Fuel structures and fire behavior in pinyon-juniper woodlands: Contrasting low vs. high density understory scenarios.

Balice, Randy *,1, Breshears, David2, 1 Ecology Group, Los Alamos, New Mexico, USA2 Atmospheric, Climatic and Environmental Dynamics Group, Los Alamos, New Mexico, USA

ABSTRACT- Pinyon-juniper woodlands, one of the most extensive forest types in the western USA, can pose substantial fire risks from hot burning crown fires, highlighted by large extensive fires in summers of 2002. Despite these risks, data on fuel structure in pinyon-juniper woodlands is largely lacking, particularly with respect to changes in the amount of tree canopy cover, as well as predictions of fire behavior associated with fuel structure.
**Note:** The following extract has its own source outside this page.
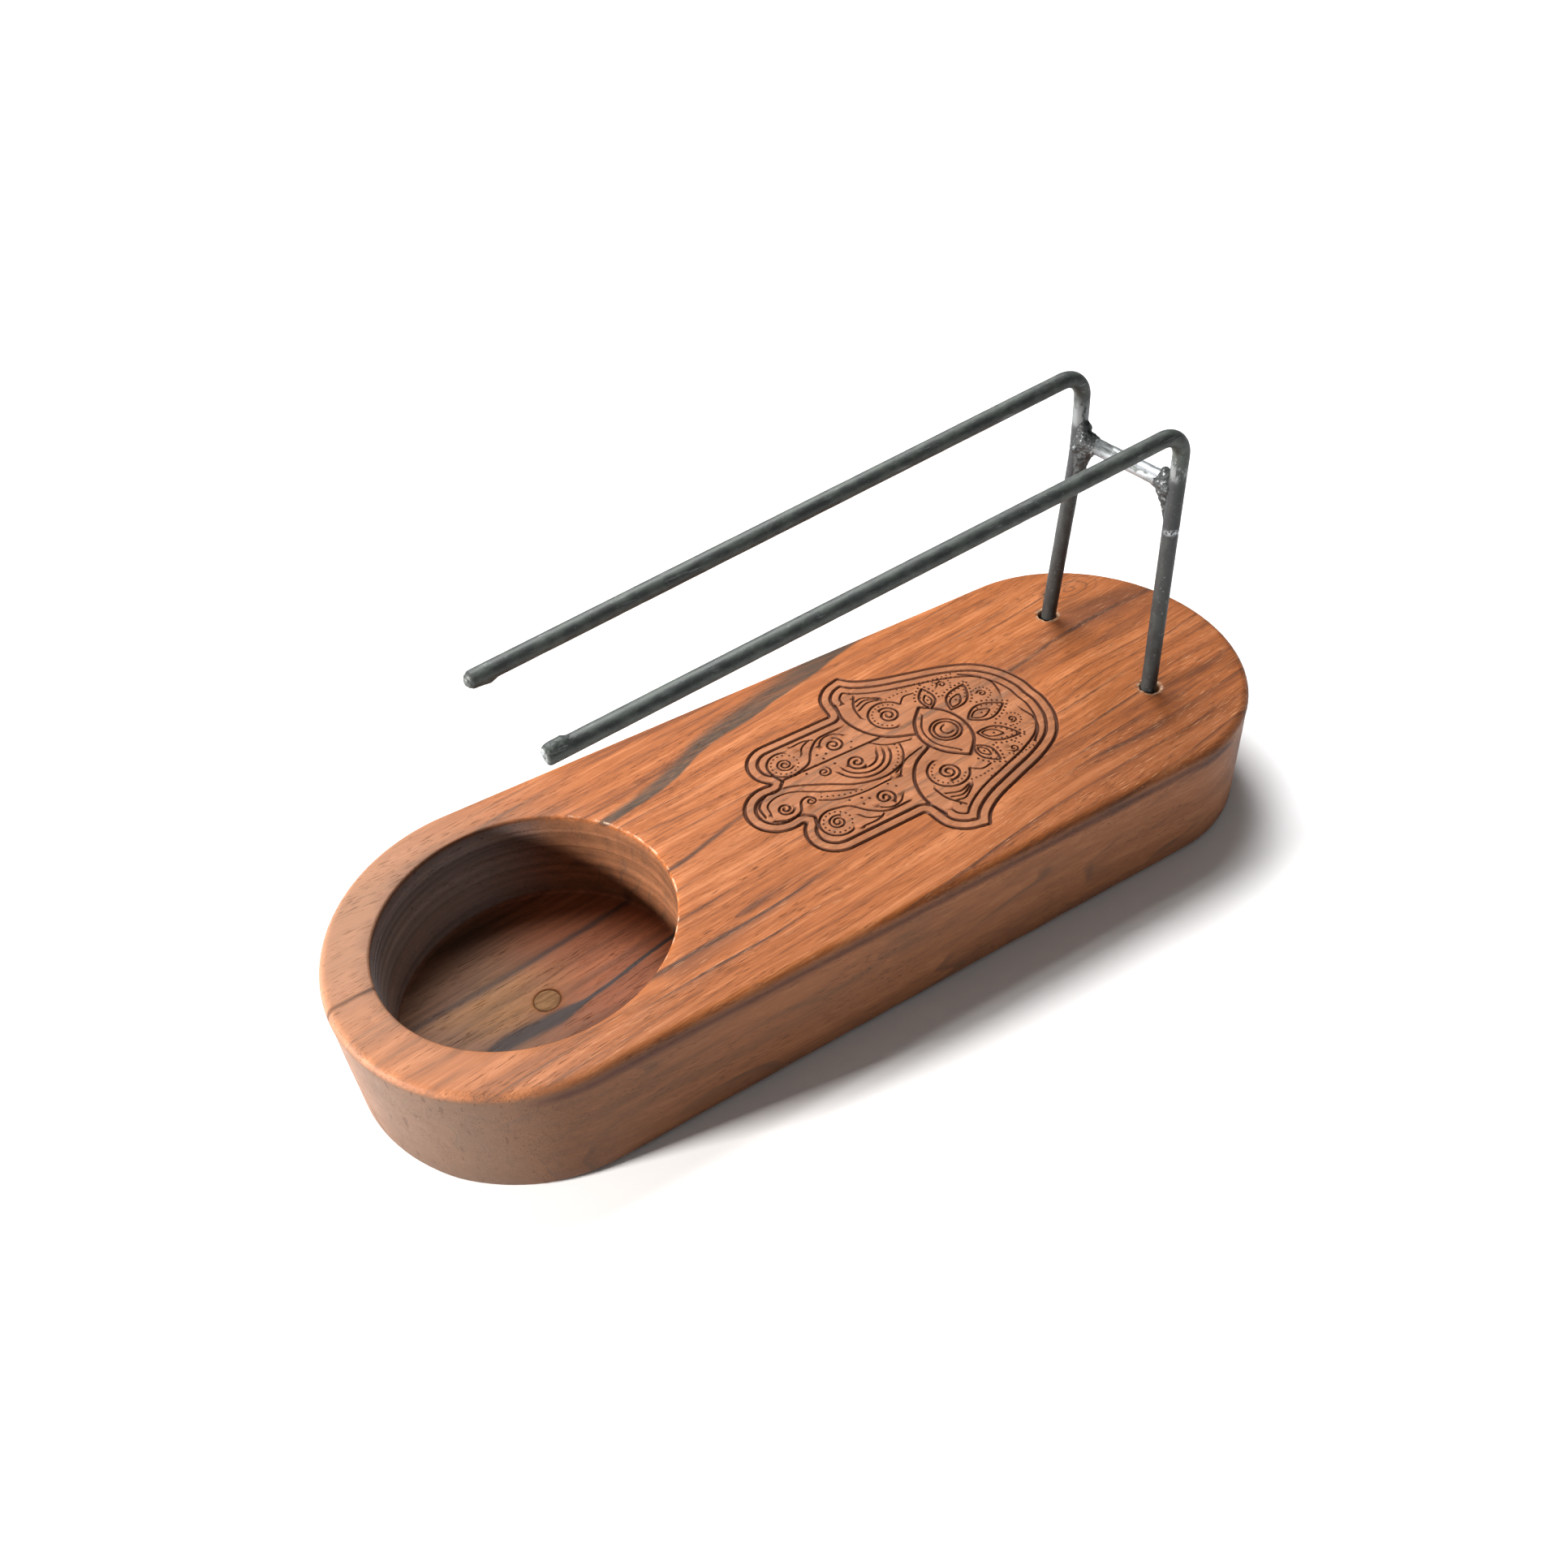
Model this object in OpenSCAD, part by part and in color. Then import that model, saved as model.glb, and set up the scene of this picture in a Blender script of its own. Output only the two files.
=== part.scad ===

Our objectives were to (1) measure fuel structure in pinyon-juniper woodlands that ranged from low to high amounts of tree canopy cover, (2) to compare measured fuel structures with the baseline used in fire models (e.g. BEHAVE), and (3) to predict fire behavior as a function of wind speed and 1-hr moisture the measurements of fuel structure. We estimated fuel pinyon-juniper models from 14 plots in northern New Mexico. These results, which reflect low density understory conditions, are 50 to 90 percent less than values for published fuel models, which assume high density understory conditions associated with shrubs. The low-density understory condition produces lower rates of fire spread and probability of crown fire than the high understory conditions. Using our estimated fuel models as inputs to fire behavior models resulted in continuous canopy fires for windspeeds of 50 miles/hour and greater. Lower windspeeds propagated fires on the ground or fires that burned intermittently in the canopies. These results assume that fuels are continuous across the landscape. Actual fire behaviors may be strongly influenced by the interspersion of three pinyon-juniper fuel elements; trees with litter on the ground surface, intercanopy gaps with grasses and forbs, and intercanopy gaps with bare ground. Hence, our results highlight the importance of factoring in understory conditions in evaluating fire behavior for extensive pinyon-juniper woodlands.